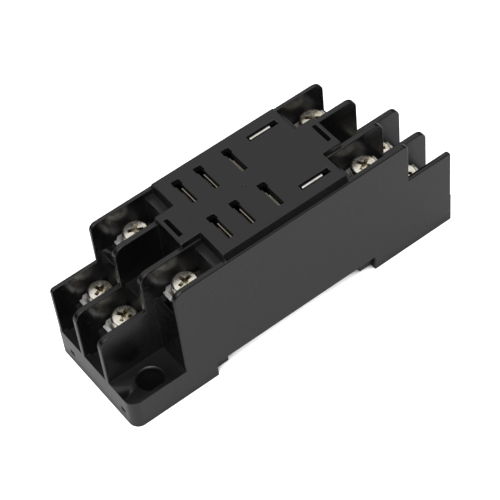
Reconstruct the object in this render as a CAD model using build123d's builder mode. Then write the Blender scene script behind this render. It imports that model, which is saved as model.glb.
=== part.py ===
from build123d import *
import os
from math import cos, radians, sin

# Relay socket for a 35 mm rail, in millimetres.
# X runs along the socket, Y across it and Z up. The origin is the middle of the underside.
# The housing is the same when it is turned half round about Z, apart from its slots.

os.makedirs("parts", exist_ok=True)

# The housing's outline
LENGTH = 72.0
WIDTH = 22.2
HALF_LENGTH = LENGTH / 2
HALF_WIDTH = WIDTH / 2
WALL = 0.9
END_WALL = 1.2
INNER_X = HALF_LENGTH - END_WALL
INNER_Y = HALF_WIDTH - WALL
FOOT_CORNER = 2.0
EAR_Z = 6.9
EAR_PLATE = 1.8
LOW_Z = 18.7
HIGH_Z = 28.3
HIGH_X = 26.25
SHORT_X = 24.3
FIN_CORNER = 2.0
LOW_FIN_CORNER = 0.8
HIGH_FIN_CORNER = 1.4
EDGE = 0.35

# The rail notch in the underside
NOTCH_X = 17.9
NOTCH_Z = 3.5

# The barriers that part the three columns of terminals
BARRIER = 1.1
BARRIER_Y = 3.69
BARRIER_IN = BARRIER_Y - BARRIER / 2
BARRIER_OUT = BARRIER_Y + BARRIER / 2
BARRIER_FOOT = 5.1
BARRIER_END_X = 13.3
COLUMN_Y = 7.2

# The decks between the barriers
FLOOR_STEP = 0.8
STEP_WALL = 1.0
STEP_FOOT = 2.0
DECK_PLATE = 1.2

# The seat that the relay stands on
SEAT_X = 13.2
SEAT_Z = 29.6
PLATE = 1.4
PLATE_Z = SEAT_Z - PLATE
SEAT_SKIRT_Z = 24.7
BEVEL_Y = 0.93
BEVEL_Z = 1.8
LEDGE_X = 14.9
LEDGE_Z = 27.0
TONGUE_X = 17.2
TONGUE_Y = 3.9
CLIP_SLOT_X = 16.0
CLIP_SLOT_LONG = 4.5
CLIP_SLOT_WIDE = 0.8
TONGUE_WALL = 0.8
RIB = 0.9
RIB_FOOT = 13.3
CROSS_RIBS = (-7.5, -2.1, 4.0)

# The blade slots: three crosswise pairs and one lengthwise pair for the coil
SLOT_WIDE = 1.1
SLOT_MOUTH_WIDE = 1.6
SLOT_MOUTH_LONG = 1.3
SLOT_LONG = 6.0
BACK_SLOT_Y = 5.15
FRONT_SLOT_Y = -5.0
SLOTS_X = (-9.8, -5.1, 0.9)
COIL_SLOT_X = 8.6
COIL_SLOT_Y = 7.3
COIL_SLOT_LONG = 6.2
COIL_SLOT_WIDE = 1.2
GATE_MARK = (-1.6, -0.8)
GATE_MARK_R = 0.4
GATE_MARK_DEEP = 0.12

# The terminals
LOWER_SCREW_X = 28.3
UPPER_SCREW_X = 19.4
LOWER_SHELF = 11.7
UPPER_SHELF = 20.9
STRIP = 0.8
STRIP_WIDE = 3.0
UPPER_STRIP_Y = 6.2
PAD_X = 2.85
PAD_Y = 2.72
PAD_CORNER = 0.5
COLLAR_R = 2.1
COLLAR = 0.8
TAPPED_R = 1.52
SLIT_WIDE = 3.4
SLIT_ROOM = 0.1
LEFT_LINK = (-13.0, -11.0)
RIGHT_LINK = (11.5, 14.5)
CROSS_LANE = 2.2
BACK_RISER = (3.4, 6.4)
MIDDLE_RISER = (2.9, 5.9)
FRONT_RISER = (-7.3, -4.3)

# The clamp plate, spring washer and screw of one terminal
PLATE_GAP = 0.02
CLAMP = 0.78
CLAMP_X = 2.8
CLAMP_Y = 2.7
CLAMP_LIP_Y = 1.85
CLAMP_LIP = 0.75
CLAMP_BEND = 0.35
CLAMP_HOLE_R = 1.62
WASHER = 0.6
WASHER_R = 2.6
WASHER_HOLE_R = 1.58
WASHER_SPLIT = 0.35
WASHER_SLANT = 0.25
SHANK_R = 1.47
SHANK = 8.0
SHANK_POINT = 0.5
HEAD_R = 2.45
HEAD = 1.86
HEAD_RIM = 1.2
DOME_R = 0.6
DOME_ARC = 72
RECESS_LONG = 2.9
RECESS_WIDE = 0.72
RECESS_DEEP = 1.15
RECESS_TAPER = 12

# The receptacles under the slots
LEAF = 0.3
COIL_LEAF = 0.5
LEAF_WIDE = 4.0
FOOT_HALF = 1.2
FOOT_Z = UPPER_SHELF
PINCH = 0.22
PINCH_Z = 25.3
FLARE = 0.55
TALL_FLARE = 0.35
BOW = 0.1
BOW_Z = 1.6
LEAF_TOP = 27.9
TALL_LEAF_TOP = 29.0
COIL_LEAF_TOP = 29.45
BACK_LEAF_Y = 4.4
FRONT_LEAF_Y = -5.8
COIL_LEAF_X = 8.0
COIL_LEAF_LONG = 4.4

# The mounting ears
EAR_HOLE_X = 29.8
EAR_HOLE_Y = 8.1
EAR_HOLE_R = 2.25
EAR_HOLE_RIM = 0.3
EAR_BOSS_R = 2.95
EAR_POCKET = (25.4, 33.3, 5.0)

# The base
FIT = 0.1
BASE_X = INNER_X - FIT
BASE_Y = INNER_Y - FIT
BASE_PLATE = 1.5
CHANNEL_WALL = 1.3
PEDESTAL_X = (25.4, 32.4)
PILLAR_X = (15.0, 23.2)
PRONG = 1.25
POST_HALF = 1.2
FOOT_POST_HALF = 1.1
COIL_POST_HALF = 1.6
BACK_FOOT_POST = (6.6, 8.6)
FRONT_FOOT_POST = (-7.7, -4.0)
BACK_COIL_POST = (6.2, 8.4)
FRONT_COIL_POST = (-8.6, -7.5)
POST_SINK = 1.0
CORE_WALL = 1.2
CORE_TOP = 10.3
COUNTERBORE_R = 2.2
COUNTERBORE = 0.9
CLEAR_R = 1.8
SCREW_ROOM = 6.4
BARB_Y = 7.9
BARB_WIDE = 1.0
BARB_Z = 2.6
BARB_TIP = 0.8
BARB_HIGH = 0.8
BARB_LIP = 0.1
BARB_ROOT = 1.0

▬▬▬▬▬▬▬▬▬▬

◆ Exercise description ◆
Write the material out exactly, with nothing left out.

◆ Written solution ◆
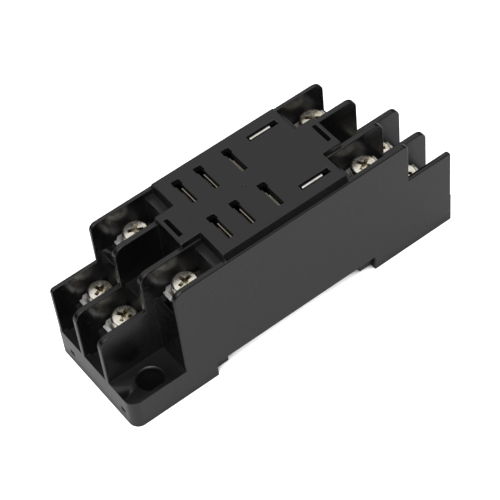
Reconstruct the object in this render as a CAD model using build123d's builder mode. Then write the Blender scene script behind this render. It imports that model, which is saved as model.glb.
=== part.py ===
from build123d import *
import os
from math import cos, radians, sin

# Relay socket for a 35 mm rail, in millimetres.
# X runs along the socket, Y across it and Z up. The origin is the middle of the underside.
# The housing is the same when it is turned half round about Z, apart from its slots.

os.makedirs("parts", exist_ok=True)

# The housing's outline
LENGTH = 72.0
WIDTH = 22.2
HALF_LENGTH = LENGTH / 2
HALF_WIDTH = WIDTH / 2
WALL = 0.9
END_WALL = 1.2
INNER_X = HALF_LENGTH - END_WALL
INNER_Y = HALF_WIDTH - WALL
FOOT_CORNER = 2.0
EAR_Z = 6.9
EAR_PLATE = 1.8
LOW_Z = 18.7
HIGH_Z = 28.3
HIGH_X = 26.25
SHORT_X = 24.3
FIN_CORNER = 2.0
LOW_FIN_CORNER = 0.8
HIGH_FIN_CORNER = 1.4
EDGE = 0.35

# The rail notch in the underside
NOTCH_X = 17.9
NOTCH_Z = 3.5

# The barriers that part the three columns of terminals
BARRIER = 1.1
BARRIER_Y = 3.69
BARRIER_IN = BARRIER_Y - BARRIER / 2
BARRIER_OUT = BARRIER_Y + BARRIER / 2
BARRIER_FOOT = 5.1
BARRIER_END_X = 13.3
COLUMN_Y = 7.2

# The decks between the barriers
FLOOR_STEP = 0.8
STEP_WALL = 1.0
STEP_FOOT = 2.0
DECK_PLATE = 1.2

# The seat that the relay stands on
SEAT_X = 13.2
SEAT_Z = 29.6
PLATE = 1.4
PLATE_Z = SEAT_Z - PLATE
SEAT_SKIRT_Z = 24.7
BEVEL_Y = 0.93
BEVEL_Z = 1.8
LEDGE_X = 14.9
LEDGE_Z = 27.0
TONGUE_X = 17.2
TONGUE_Y = 3.9
CLIP_SLOT_X = 16.0
CLIP_SLOT_LONG = 4.5
CLIP_SLOT_WIDE = 0.8
TONGUE_WALL = 0.8
RIB = 0.9
RIB_FOOT = 13.3
CROSS_RIBS = (-7.5, -2.1, 4.0)

# The blade slots: three crosswise pairs and one lengthwise pair for the coil
SLOT_WIDE = 1.1
SLOT_MOUTH_WIDE = 1.6
SLOT_MOUTH_LONG = 1.3
SLOT_LONG = 6.0
BACK_SLOT_Y = 5.15
FRONT_SLOT_Y = -5.0
SLOTS_X = (-9.8, -5.1, 0.9)
COIL_SLOT_X = 8.6
COIL_SLOT_Y = 7.3
COIL_SLOT_LONG = 6.2
COIL_SLOT_WIDE = 1.2
GATE_MARK = (-1.6, -0.8)
GATE_MARK_R = 0.4
GATE_MARK_DEEP = 0.12

# The terminals
LOWER_SCREW_X = 28.3
UPPER_SCREW_X = 19.4
LOWER_SHELF = 11.7
UPPER_SHELF = 20.9
STRIP = 0.8
STRIP_WIDE = 3.0
UPPER_STRIP_Y = 6.2
PAD_X = 2.85
PAD_Y = 2.72
PAD_CORNER = 0.5
COLLAR_R = 2.1
COLLAR = 0.8
TAPPED_R = 1.52
SLIT_WIDE = 3.4
SLIT_ROOM = 0.1
LEFT_LINK = (-13.0, -11.0)
RIGHT_LINK = (11.5, 14.5)
CROSS_LANE = 2.2
BACK_RISER = (3.4, 6.4)
MIDDLE_RISER = (2.9, 5.9)
FRONT_RISER = (-7.3, -4.3)

# The clamp plate, spring washer and screw of one terminal
PLATE_GAP = 0.02
CLAMP = 0.78
CLAMP_X = 2.8
CLAMP_Y = 2.7
CLAMP_LIP_Y = 1.85
CLAMP_LIP = 0.75
CLAMP_BEND = 0.35
CLAMP_HOLE_R = 1.62
WASHER = 0.6
WASHER_R = 2.6
WASHER_HOLE_R = 1.58
WASHER_SPLIT = 0.35
WASHER_SLANT = 0.25
SHANK_R = 1.47
SHANK = 8.0
SHANK_POINT = 0.5
HEAD_R = 2.45
HEAD = 1.86
HEAD_RIM = 1.2
DOME_R = 0.6
DOME_ARC = 72
RECESS_LONG = 2.9
RECESS_WIDE = 0.72
RECESS_DEEP = 1.15
RECESS_TAPER = 12

# The receptacles under the slots
LEAF = 0.3
COIL_LEAF = 0.5
LEAF_WIDE = 4.0
FOOT_HALF = 1.2
FOOT_Z = UPPER_SHELF
PINCH = 0.22
PINCH_Z = 25.3
FLARE = 0.55
TALL_FLARE = 0.35
BOW = 0.1
BOW_Z = 1.6
LEAF_TOP = 27.9
TALL_LEAF_TOP = 29.0
COIL_LEAF_TOP = 29.45
BACK_LEAF_Y = 4.4
FRONT_LEAF_Y = -5.8
COIL_LEAF_X = 8.0
COIL_LEAF_LONG = 4.4

# The mounting ears
EAR_HOLE_X = 29.8
EAR_HOLE_Y = 8.1
EAR_HOLE_R = 2.25
EAR_HOLE_RIM = 0.3
EAR_BOSS_R = 2.95
EAR_POCKET = (25.4, 33.3, 5.0)

# The base
FIT = 0.1
BASE_X = INNER_X - FIT
BASE_Y = INNER_Y - FIT
BASE_PLATE = 1.5
CHANNEL_WALL = 1.3
PEDESTAL_X = (25.4, 32.4)
PILLAR_X = (15.0, 23.2)
PRONG = 1.25
POST_HALF = 1.2
FOOT_POST_HALF = 1.1
COIL_POST_HALF = 1.6
BACK_FOOT_POST = (6.6, 8.6)
FRONT_FOOT_POST = (-7.7, -4.0)
BACK_COIL_POST = (6.2, 8.4)
FRONT_COIL_POST = (-8.6, -7.5)
POST_SINK = 1.0
CORE_WALL = 1.2
CORE_TOP = 10.3
COUNTERBORE_R = 2.2
COUNTERBORE = 0.9
CLEAR_R = 1.8
SCREW_ROOM = 6.4
BARB_Y = 7.9
BARB_WIDE = 1.0
BARB_Z = 2.6
BARB_TIP = 0.8
BARB_HIGH = 0.8
BARB_LIP = 0.1
BARB_ROOT = 1.0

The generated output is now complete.